The problem: Copy out exactly the lines from the line containing "Break this object" to the end of the listing.

Parts and joints as JSON
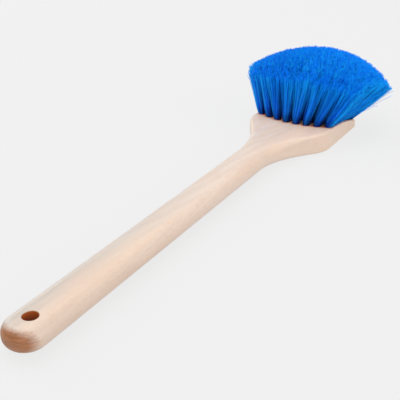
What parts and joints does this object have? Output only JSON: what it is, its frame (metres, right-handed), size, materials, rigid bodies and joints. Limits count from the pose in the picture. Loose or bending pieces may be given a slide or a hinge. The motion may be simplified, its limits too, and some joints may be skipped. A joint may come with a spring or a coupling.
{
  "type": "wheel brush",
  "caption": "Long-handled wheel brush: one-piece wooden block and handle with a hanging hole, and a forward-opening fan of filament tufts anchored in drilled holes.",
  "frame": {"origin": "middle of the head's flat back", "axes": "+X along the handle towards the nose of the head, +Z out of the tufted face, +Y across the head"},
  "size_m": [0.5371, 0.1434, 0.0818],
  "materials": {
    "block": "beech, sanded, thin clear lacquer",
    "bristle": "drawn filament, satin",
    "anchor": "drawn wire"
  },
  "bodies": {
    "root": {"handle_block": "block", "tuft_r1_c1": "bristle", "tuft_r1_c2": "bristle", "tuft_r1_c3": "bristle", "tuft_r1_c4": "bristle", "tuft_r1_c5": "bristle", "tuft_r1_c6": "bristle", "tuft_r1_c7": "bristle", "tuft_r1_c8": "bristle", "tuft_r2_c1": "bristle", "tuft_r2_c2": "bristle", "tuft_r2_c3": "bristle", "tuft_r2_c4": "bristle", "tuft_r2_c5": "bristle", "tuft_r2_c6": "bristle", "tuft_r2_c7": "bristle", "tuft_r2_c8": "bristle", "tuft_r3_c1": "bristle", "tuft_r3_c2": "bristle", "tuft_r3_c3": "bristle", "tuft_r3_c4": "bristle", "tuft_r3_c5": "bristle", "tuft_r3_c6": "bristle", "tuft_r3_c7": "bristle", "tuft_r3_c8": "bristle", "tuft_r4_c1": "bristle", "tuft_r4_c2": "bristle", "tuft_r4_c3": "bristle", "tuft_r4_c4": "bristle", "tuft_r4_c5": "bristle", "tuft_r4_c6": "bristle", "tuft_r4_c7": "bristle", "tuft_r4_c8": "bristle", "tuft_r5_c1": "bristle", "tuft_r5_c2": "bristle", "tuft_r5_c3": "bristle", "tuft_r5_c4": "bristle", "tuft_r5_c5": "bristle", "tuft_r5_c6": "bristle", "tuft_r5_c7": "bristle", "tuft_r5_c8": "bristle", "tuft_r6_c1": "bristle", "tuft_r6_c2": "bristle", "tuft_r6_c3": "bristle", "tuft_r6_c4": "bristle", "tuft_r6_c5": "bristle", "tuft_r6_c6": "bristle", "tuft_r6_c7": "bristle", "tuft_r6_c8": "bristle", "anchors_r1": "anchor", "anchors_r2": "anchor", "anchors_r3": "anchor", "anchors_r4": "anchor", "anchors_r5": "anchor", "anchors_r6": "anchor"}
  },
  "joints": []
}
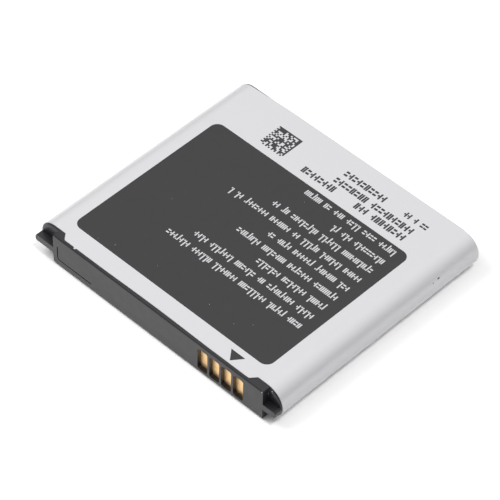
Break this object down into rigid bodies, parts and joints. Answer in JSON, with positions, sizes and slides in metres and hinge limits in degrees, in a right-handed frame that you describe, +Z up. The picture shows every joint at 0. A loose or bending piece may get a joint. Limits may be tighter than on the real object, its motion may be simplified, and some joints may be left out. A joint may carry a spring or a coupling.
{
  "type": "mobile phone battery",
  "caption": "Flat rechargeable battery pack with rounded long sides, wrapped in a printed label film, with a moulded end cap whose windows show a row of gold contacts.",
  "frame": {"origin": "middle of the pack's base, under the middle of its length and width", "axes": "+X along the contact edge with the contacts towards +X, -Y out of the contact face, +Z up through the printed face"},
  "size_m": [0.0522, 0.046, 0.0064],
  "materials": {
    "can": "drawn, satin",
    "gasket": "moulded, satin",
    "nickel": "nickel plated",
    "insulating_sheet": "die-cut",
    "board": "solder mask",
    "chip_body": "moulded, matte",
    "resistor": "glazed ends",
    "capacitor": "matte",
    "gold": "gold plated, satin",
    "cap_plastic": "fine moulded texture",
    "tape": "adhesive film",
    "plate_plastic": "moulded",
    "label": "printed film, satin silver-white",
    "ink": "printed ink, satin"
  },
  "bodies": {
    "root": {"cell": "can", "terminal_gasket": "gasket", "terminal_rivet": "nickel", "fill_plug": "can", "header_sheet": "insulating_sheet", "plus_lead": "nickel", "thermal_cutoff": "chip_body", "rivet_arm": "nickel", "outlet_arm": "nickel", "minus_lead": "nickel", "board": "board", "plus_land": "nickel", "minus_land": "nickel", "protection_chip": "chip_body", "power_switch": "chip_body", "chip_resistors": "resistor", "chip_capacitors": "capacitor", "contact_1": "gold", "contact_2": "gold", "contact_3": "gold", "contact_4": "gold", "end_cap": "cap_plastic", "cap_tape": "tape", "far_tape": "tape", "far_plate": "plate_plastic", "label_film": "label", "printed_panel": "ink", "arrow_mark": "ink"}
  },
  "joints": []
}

Correct output:
Break this object down into rigid bodies, parts and joints. Answer in JSON, with positions, sizes and slides in metres and hinge limits in degrees, in a right-handed frame that you describe, +Z up. The picture shows every joint at 0. A loose or bending piece may get a joint. Limits may be tighter than on the real object, its motion may be simplified, and some joints may be left out. A joint may carry a spring or a coupling.
{
  "type": "mobile phone battery",
  "caption": "Flat rechargeable battery pack with rounded long sides, wrapped in a printed label film, with a moulded end cap whose windows show a row of gold contacts.",
  "frame": {"origin": "middle of the pack's base, under the middle of its length and width", "axes": "+X along the contact edge with the contacts towards +X, -Y out of the contact face, +Z up through the printed face"},
  "size_m": [0.0522, 0.046, 0.0064],
  "materials": {
    "can": "drawn, satin",
    "gasket": "moulded, satin",
    "nickel": "nickel plated",
    "insulating_sheet": "die-cut",
    "board": "solder mask",
    "chip_body": "moulded, matte",
    "resistor": "glazed ends",
    "capacitor": "matte",
    "gold": "gold plated, satin",
    "cap_plastic": "fine moulded texture",
    "tape": "adhesive film",
    "plate_plastic": "moulded",
    "label": "printed film, satin silver-white",
    "ink": "printed ink, satin"
  },
  "bodies": {
    "root": {"cell": "can", "terminal_gasket": "gasket", "terminal_rivet": "nickel", "fill_plug": "can", "header_sheet": "insulating_sheet", "plus_lead": "nickel", "thermal_cutoff": "chip_body", "rivet_arm": "nickel", "outlet_arm": "nickel", "minus_lead": "nickel", "board": "board", "plus_land": "nickel", "minus_land": "nickel", "protection_chip": "chip_body", "power_switch": "chip_body", "chip_resistors": "resistor", "chip_capacitors": "capacitor", "contact_1": "gold", "contact_2": "gold", "contact_3": "gold", "contact_4": "gold", "end_cap": "cap_plastic", "cap_tape": "tape", "far_tape": "tape", "far_plate": "plate_plastic", "label_film": "label", "printed_panel": "ink", "arrow_mark": "ink"}
  },
  "joints": []
}